EXERCISE GOAL
Repeat everything in the material exactly.

DATASET SECTION

· · · ·

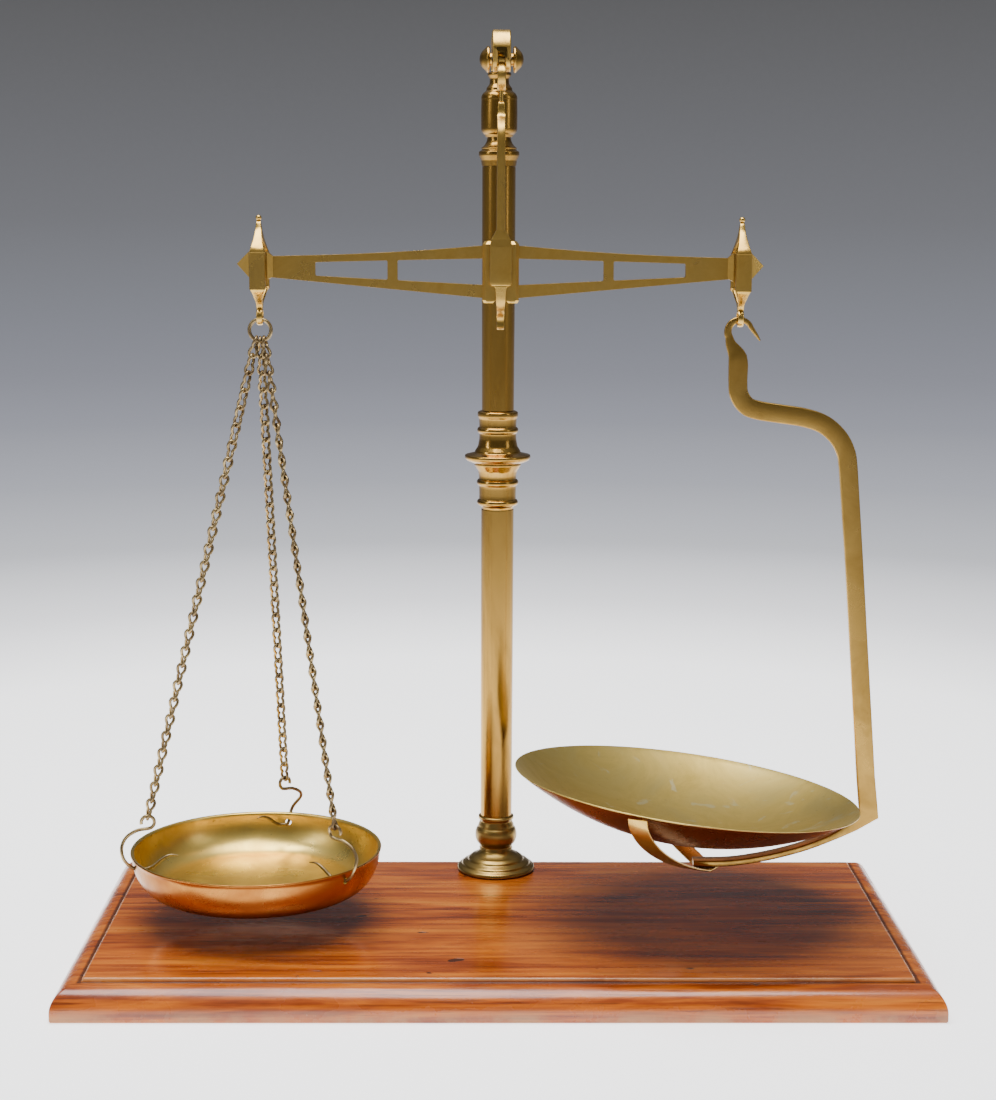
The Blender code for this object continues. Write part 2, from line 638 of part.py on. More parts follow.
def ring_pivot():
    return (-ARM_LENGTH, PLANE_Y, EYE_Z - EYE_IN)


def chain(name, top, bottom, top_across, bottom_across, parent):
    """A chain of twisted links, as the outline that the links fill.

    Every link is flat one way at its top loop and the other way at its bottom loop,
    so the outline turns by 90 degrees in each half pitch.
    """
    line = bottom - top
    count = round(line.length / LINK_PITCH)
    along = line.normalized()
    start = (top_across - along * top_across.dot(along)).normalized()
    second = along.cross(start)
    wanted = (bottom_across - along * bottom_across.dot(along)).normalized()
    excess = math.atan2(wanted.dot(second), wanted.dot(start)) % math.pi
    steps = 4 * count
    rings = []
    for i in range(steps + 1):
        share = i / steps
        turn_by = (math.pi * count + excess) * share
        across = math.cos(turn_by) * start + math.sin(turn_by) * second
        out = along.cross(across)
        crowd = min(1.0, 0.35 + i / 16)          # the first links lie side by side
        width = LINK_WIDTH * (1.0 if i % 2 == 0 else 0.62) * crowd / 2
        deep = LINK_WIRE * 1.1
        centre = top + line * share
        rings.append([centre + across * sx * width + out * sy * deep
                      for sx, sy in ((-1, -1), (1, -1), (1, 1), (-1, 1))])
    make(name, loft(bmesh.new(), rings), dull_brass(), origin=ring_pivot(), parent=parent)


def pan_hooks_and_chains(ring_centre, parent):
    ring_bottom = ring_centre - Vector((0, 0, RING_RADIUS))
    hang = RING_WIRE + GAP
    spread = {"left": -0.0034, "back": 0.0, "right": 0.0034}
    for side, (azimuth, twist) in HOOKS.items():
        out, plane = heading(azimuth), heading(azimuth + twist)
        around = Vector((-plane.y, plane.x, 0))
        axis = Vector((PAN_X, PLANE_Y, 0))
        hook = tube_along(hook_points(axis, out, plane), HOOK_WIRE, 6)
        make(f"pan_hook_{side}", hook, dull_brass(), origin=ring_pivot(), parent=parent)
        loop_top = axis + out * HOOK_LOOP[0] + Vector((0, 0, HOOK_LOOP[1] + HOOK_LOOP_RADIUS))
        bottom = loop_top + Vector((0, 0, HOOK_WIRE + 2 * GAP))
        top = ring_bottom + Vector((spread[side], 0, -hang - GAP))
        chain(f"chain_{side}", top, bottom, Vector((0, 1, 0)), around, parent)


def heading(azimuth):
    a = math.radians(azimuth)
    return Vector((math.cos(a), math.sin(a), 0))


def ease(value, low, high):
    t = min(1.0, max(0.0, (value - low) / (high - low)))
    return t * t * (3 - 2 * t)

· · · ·

REPLY TO THE TASK
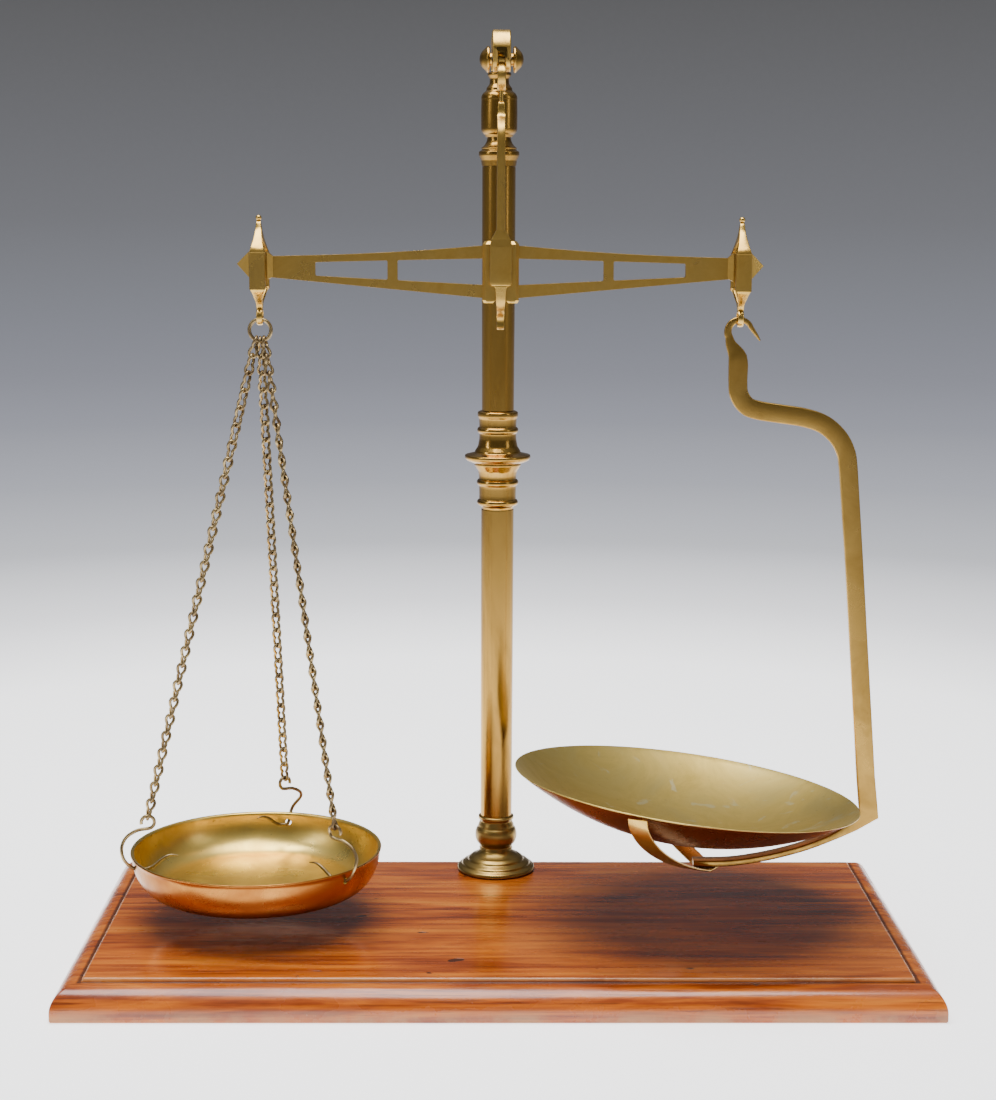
The Blender code for this object continues. Write part 2, from line 638 of part.py on. More parts follow.
def ring_pivot():
    return (-ARM_LENGTH, PLANE_Y, EYE_Z - EYE_IN)


def chain(name, top, bottom, top_across, bottom_across, parent):
    """A chain of twisted links, as the outline that the links fill.

    Every link is flat one way at its top loop and the other way at its bottom loop,
    so the outline turns by 90 degrees in each half pitch.
    """
    line = bottom - top
    count = round(line.length / LINK_PITCH)
    along = line.normalized()
    start = (top_across - along * top_across.dot(along)).normalized()
    second = along.cross(start)
    wanted = (bottom_across - along * bottom_across.dot(along)).normalized()
    excess = math.atan2(wanted.dot(second), wanted.dot(start)) % math.pi
    steps = 4 * count
    rings = []
    for i in range(steps + 1):
        share = i / steps
        turn_by = (math.pi * count + excess) * share
        across = math.cos(turn_by) * start + math.sin(turn_by) * second
        out = along.cross(across)
        crowd = min(1.0, 0.35 + i / 16)          # the first links lie side by side
        width = LINK_WIDTH * (1.0 if i % 2 == 0 else 0.62) * crowd / 2
        deep = LINK_WIRE * 1.1
        centre = top + line * share
        rings.append([centre + across * sx * width + out * sy * deep
                      for sx, sy in ((-1, -1), (1, -1), (1, 1), (-1, 1))])
    make(name, loft(bmesh.new(), rings), dull_brass(), origin=ring_pivot(), parent=parent)


def pan_hooks_and_chains(ring_centre, parent):
    ring_bottom = ring_centre - Vector((0, 0, RING_RADIUS))
    hang = RING_WIRE + GAP
    spread = {"left": -0.0034, "back": 0.0, "right": 0.0034}
    for side, (azimuth, twist) in HOOKS.items():
        out, plane = heading(azimuth), heading(azimuth + twist)
        around = Vector((-plane.y, plane.x, 0))
        axis = Vector((PAN_X, PLANE_Y, 0))
        hook = tube_along(hook_points(axis, out, plane), HOOK_WIRE, 6)
        make(f"pan_hook_{side}", hook, dull_brass(), origin=ring_pivot(), parent=parent)
        loop_top = axis + out * HOOK_LOOP[0] + Vector((0, 0, HOOK_LOOP[1] + HOOK_LOOP_RADIUS))
        bottom = loop_top + Vector((0, 0, HOOK_WIRE + 2 * GAP))
        top = ring_bottom + Vector((spread[side], 0, -hang - GAP))
        chain(f"chain_{side}", top, bottom, Vector((0, 1, 0)), around, parent)


def heading(azimuth):
    a = math.radians(azimuth)
    return Vector((math.cos(a), math.sin(a), 0))


def ease(value, low, high):
    t = min(1.0, max(0.0, (value - low) / (high - low)))
    return t * t * (3 - 2 * t)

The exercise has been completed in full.